• [Supplied data]:
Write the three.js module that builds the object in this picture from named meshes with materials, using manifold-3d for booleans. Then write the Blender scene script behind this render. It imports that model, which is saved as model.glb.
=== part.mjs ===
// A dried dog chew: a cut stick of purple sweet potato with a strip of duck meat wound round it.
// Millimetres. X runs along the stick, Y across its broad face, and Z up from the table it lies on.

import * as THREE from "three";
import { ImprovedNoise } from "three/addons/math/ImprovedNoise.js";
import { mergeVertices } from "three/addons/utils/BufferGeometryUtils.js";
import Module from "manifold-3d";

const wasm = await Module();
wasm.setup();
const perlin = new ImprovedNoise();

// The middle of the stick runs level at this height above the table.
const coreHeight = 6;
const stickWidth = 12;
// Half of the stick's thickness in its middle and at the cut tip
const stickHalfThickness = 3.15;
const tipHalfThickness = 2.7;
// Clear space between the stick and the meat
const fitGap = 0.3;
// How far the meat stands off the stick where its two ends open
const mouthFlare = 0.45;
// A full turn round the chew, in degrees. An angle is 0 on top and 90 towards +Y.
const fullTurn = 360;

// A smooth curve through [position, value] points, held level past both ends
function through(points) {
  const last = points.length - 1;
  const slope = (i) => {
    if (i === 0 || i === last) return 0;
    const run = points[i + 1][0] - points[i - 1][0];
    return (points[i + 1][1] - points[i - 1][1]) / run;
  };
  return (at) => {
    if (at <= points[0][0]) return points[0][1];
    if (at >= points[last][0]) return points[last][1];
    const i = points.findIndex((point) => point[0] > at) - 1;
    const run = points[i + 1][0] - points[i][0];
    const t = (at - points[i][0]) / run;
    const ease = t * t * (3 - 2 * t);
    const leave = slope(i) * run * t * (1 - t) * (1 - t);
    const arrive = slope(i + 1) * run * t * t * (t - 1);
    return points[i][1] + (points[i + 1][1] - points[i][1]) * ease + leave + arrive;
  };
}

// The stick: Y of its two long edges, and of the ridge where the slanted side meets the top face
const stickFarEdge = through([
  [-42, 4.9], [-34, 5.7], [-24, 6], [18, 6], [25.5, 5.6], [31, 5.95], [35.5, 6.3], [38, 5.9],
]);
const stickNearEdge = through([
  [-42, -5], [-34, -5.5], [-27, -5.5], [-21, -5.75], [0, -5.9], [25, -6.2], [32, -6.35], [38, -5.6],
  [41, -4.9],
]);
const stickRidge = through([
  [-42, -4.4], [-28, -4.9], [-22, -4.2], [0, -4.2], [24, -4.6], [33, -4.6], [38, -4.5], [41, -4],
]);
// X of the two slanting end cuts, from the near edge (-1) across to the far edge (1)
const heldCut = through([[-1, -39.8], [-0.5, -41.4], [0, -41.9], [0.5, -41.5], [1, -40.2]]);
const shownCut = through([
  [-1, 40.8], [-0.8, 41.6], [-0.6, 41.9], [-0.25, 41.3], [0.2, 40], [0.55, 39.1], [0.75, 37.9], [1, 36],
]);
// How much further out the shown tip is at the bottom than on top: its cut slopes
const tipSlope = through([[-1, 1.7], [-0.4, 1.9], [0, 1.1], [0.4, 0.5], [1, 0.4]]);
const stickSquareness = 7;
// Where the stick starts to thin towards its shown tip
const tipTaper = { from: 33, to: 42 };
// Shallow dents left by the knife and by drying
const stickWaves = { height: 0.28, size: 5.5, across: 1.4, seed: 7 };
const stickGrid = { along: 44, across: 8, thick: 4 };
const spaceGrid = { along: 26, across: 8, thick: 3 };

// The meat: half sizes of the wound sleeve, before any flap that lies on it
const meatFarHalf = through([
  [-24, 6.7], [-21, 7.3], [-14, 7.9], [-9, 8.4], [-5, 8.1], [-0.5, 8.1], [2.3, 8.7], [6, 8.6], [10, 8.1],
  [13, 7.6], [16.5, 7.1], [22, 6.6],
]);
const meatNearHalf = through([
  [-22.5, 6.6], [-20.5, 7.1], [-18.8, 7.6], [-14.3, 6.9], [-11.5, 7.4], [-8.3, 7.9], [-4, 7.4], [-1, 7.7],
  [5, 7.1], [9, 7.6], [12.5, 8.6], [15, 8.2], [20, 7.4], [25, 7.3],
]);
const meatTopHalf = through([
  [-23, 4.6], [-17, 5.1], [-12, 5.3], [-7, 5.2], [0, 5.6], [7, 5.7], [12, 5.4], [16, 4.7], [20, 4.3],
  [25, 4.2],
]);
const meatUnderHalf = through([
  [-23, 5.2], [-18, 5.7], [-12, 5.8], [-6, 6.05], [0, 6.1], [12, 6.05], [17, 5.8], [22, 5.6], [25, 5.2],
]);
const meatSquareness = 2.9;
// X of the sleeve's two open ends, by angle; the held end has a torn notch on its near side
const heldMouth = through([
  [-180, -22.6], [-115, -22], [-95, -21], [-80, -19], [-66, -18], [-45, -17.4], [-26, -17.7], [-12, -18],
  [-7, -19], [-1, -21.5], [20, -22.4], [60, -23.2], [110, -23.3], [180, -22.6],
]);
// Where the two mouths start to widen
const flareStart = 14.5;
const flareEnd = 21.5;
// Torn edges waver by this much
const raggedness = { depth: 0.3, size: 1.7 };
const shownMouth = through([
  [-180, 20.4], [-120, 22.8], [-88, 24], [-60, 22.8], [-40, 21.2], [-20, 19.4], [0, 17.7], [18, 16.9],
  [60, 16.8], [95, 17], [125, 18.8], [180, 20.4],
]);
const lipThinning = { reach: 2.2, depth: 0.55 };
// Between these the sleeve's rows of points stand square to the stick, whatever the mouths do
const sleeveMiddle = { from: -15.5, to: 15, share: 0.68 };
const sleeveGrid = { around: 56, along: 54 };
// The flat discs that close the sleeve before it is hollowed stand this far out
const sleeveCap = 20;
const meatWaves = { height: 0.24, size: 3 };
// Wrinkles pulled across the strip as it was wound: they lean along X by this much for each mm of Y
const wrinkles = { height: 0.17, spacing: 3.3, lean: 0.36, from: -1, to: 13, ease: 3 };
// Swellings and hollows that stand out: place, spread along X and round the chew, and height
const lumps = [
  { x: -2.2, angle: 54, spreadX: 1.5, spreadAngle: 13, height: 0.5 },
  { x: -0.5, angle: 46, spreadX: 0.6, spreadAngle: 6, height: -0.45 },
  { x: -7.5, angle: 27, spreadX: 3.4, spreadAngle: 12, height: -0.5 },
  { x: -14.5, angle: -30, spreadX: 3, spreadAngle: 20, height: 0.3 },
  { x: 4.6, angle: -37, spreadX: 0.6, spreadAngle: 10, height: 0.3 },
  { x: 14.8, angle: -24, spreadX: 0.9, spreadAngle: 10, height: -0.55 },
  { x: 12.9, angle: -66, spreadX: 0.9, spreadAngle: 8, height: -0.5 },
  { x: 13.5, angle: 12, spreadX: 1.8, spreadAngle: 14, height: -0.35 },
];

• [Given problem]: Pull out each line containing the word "with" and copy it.

• [Written solution]:
Write the three.js module that builds the object in this picture from named meshes with materials, using manifold-3d for booleans. Then write the Blender scene script behind this render. It imports that model, which is saved as model.glb.
// A dried dog chew: a cut stick of purple sweet potato with a strip of duck meat wound round it.